Et à votre avis, que pourrait décider un juge français ?

EP : A mon avis, dès l’origine, la loi avait un double objectif : immédiatement, limiter les pratiques d’éviction ; durablement, garantir aux consommateurs le maintien d’une offre concurrentielle. En effet, l’objet premier de cette interdiction qui date de 1963, était « d’améliorer le fonctionnement de la concurrence », en évitant « que ne s’établissent, par des moyens déloyaux que permet la puissance financière, une domination du marché dont l’effet serait d’éliminer complètement toute concurrence ».

Le prix de revente à perte était perçu comme un prix prédateur ayant pour but de créer « un monopole de fait, au moins sur le plan local ». Comme l’avait indiqué M. Giscard d'Estaing, Ministre des finances et des affaires économiques, lors des débats, l’entreprise qui revend à perte « est décidée à éliminer ses concurrents (…) manifestement elle cherche, par des procédés qui ne sont pas économiquement admissibles, à tuer la concurrence ». Mais si l’on se protège contre de telles pratiques, c’est pour que le consommateur puisse continuer à bénéficier d’une offre concurrentielle.

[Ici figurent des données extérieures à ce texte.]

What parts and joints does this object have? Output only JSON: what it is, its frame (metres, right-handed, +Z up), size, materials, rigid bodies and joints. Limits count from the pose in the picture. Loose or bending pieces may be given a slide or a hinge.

Comme l’indiquait un parlementaire, l’interdiction vise donc à « protéger les commerçants contre les abus du libre jeu de la concurrence », mais aussi « les consommateurs contre son insuffisance ».

C’est pourquoi je pense qu’il serait difficile de soutenir que l’interdiction française protège exclusivement les intérêts économiques des opérateurs, qu’ils soient fabricants ou distributeurs. Et dans ces conditions, notre interdiction ne serait plus conforme.

Cette décision vous a-t-elle surprise ?

EP : Non. Le risque de non conformité avait été mis en évidence dès 2010 par M. Tardy dans une question posée à Madame Lagarde, ministre de l’Economie, qui s’était abstenue d’y répondre. L’ordonnance de la CJUE du 7 mars 2013 lui donne un nouveau relief.

Elle conduit aussi à se demander quelles seront les prochaines « restrictions nationales » jugées non conformes en appliquant le même raisonnement. L’arrêté de 2008 sur les réductions de prix chiffrées est déjà plus que fragilisé. Et la réglementation des soldes saisonniers ? A suivre.